▸ **EXERCISE DESCRIPTION**
Quote the full listing word for word.

▸ **DATA**
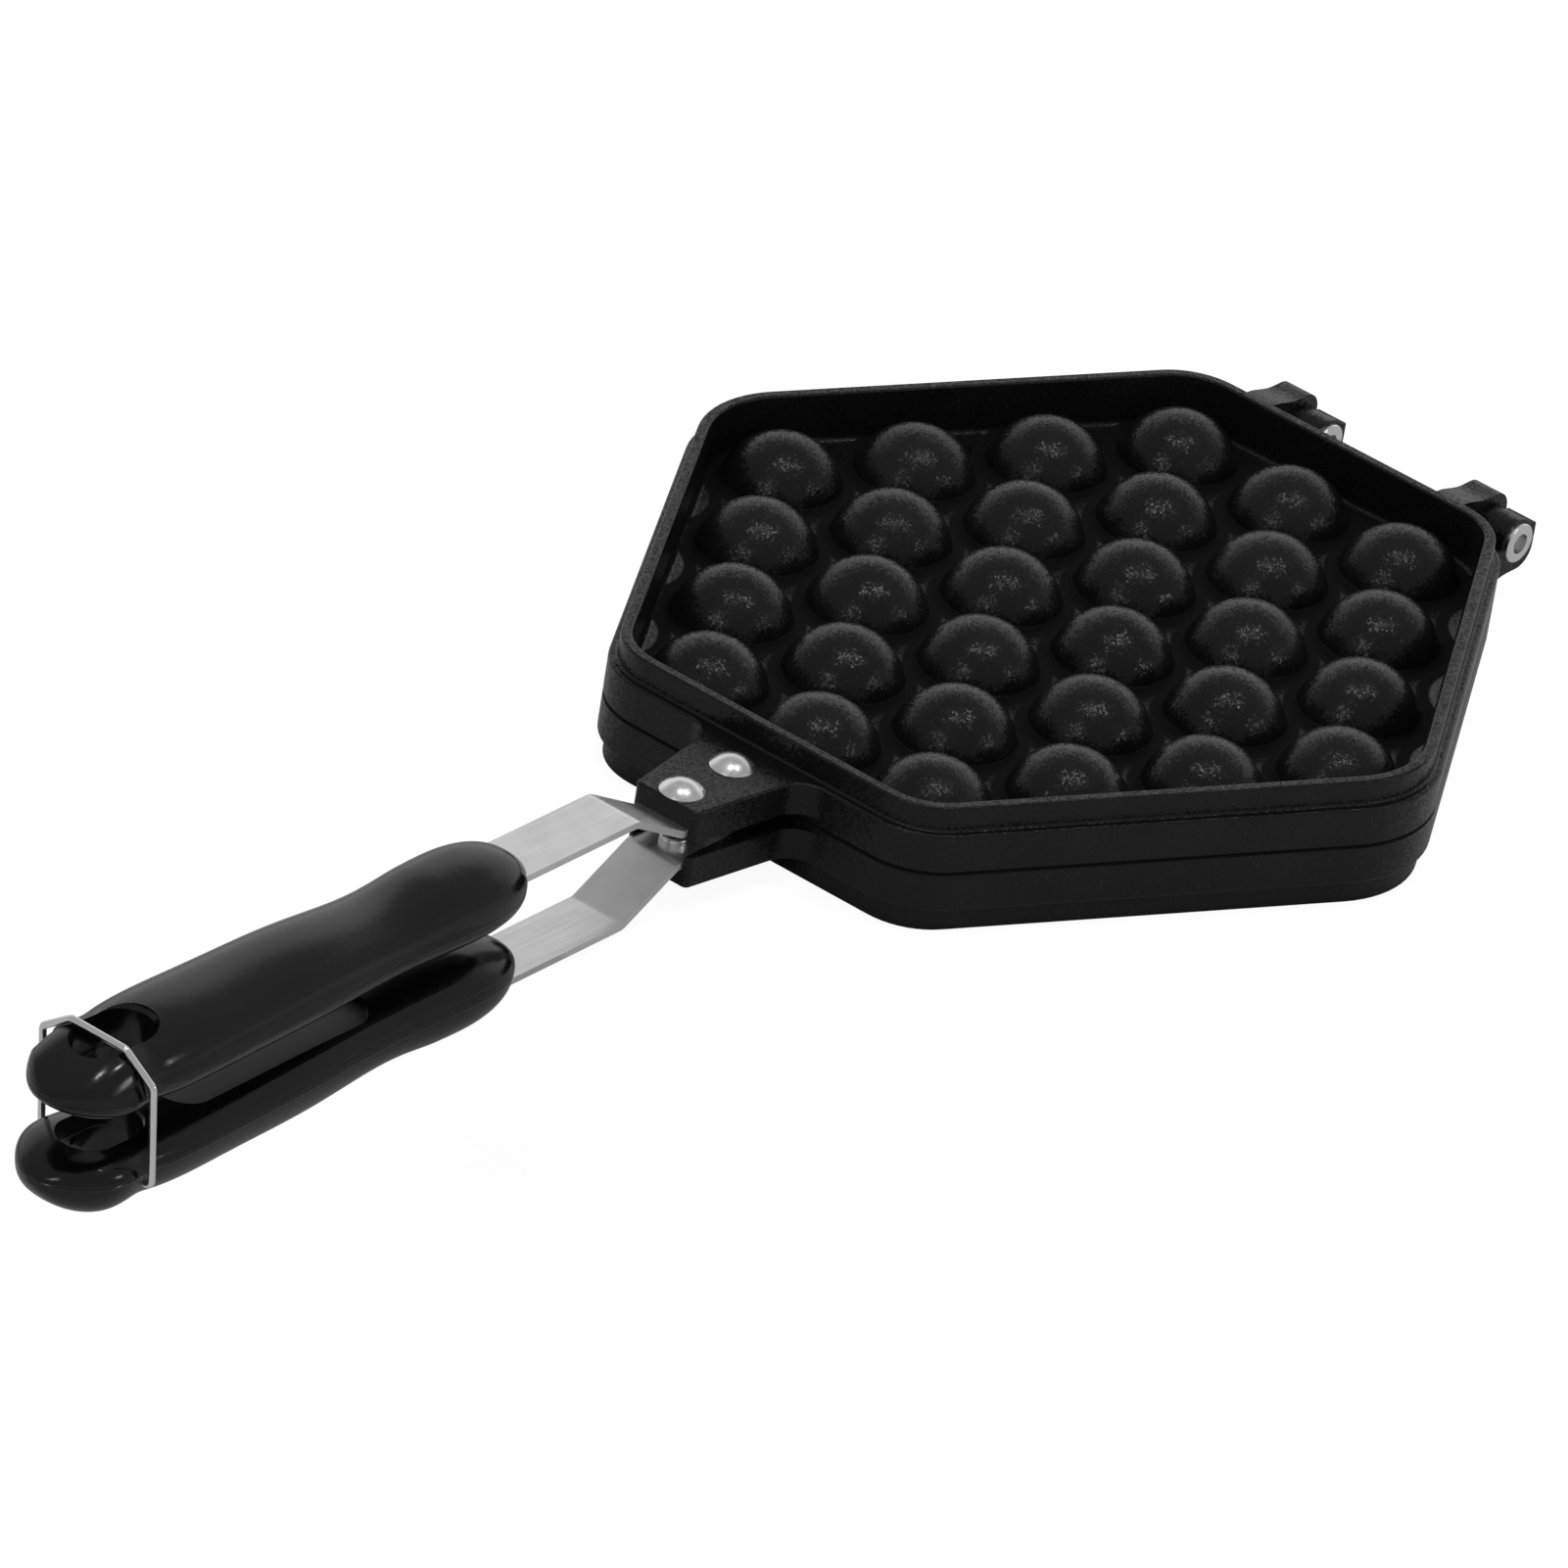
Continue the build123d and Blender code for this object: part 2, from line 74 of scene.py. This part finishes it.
# Where the materials' masks start and where they are full. Heights are from the parting plane.
MOULD_LINE_Z = 9 * MM
MOULD_LINE_REACH = (0.3 * MM, 0.1 * MM)
SEAM_HEIGHT = (0.6 * MM, 0.4 * MM)
SEAM_FACING = (0.95, 0.85)
RECESS_REACH = (6.4 * MM, 6.1 * MM)
RECESS_HEIGHT = (5.4 * MM, 5.2 * MM)
VALLEY_NEAR = (12.1 * MM, 12.8 * MM)  # from a dome's middle
VALLEY_FAR = (15.7 * MM, 14.9 * MM)
VALLEY_TOP = (5.2 * MM, 3.9 * MM)
VALLEY_FOOT = (2.2 * MM, 2.7 * MM)
VALLEY_FACING = (0.1, 0.3)
WELL_EDGE = (88.0 * MM, 87.2 * MM)  # from the pan's middle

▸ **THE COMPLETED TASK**
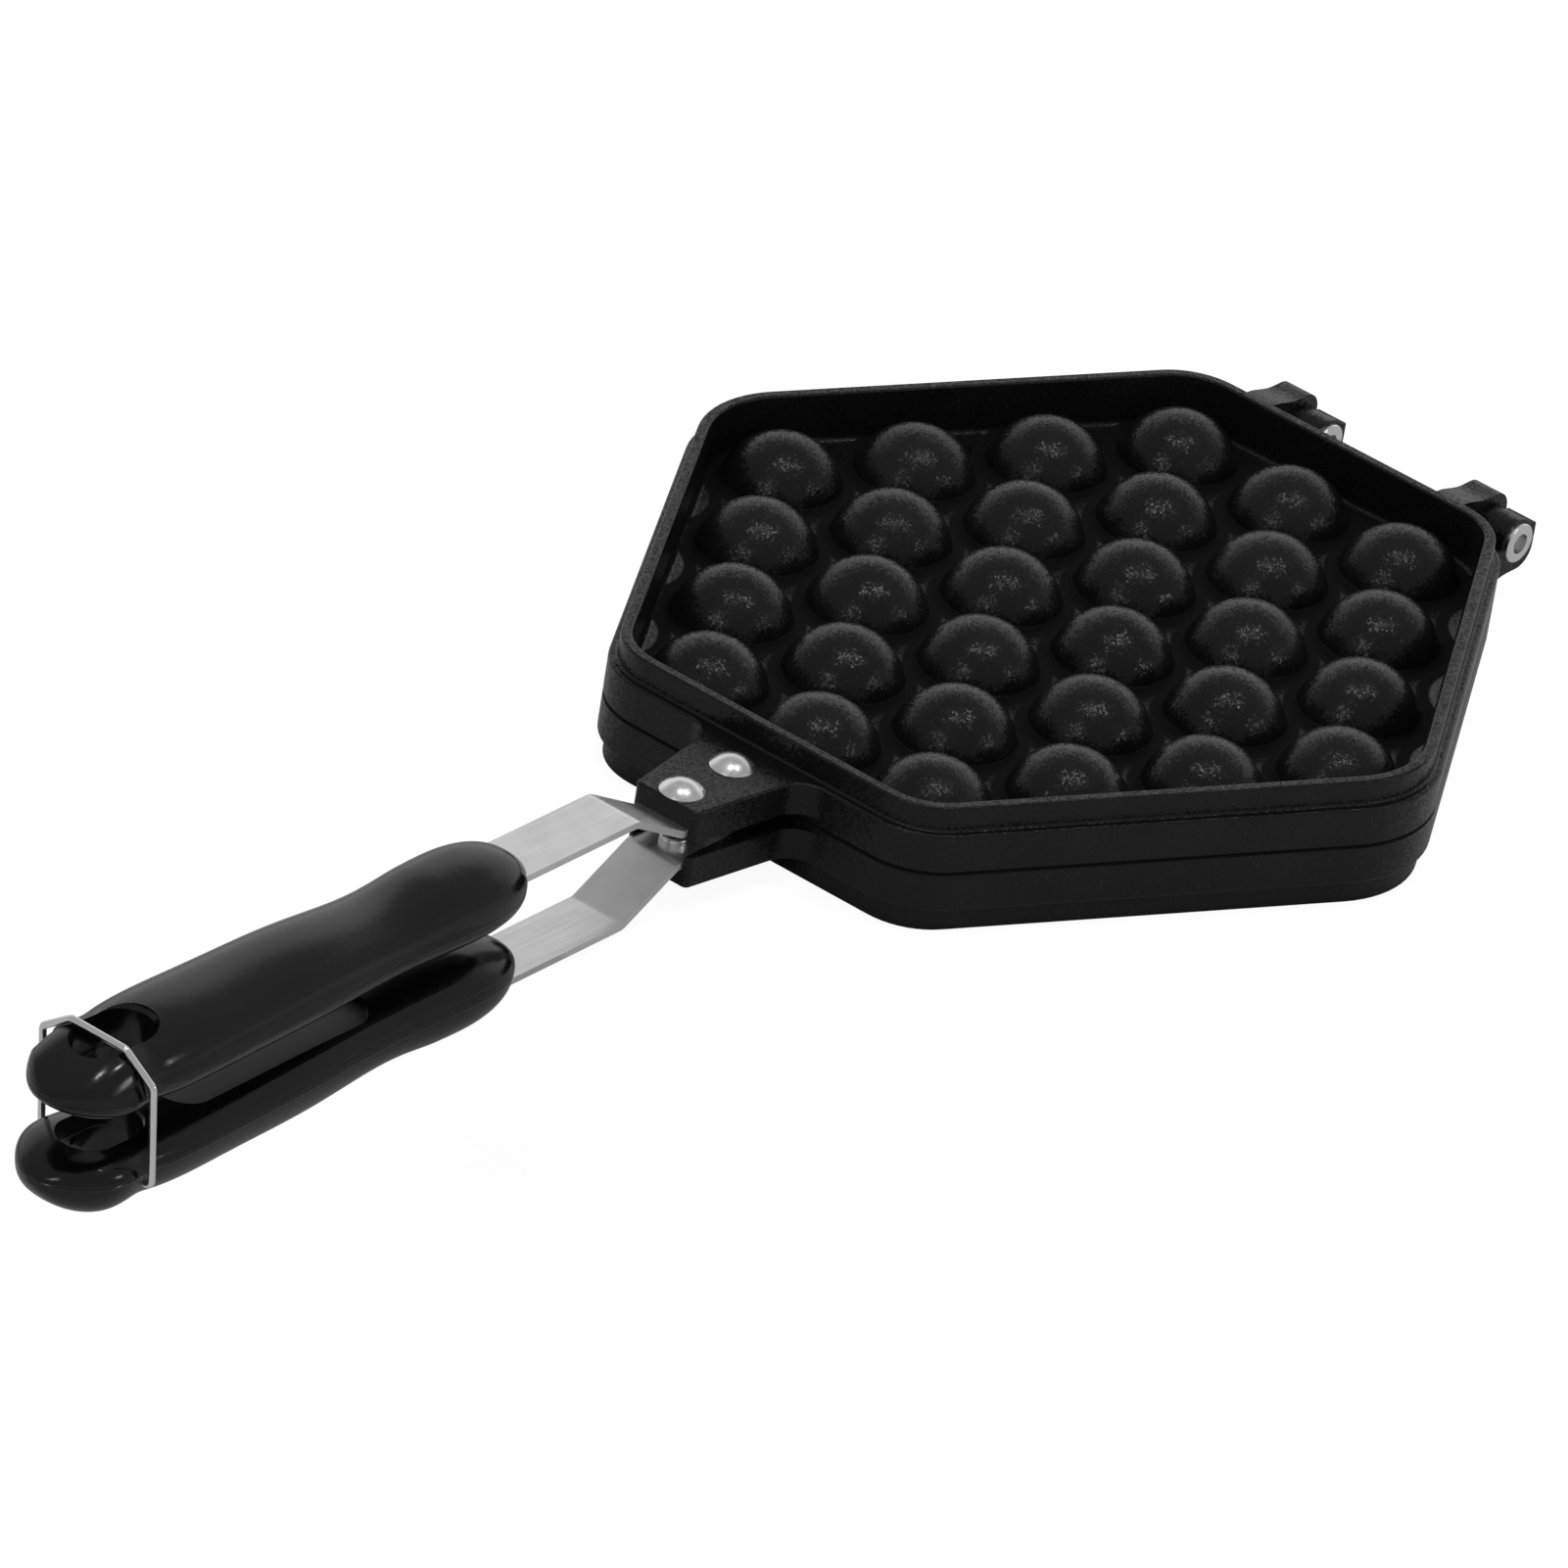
Continue the build123d and Blender code for this object: part 2, from line 74 of scene.py. This part finishes it.
# Where the materials' masks start and where they are full. Heights are from the parting plane.
MOULD_LINE_Z = 9 * MM
MOULD_LINE_REACH = (0.3 * MM, 0.1 * MM)
SEAM_HEIGHT = (0.6 * MM, 0.4 * MM)
SEAM_FACING = (0.95, 0.85)
RECESS_REACH = (6.4 * MM, 6.1 * MM)
RECESS_HEIGHT = (5.4 * MM, 5.2 * MM)
VALLEY_NEAR = (12.1 * MM, 12.8 * MM)  # from a dome's middle
VALLEY_FAR = (15.7 * MM, 14.9 * MM)
VALLEY_TOP = (5.2 * MM, 3.9 * MM)
VALLEY_FOOT = (2.2 * MM, 2.7 * MM)
VALLEY_FACING = (0.1, 0.3)
WELL_EDGE = (88.0 * MM, 87.2 * MM)  # from the pan's middle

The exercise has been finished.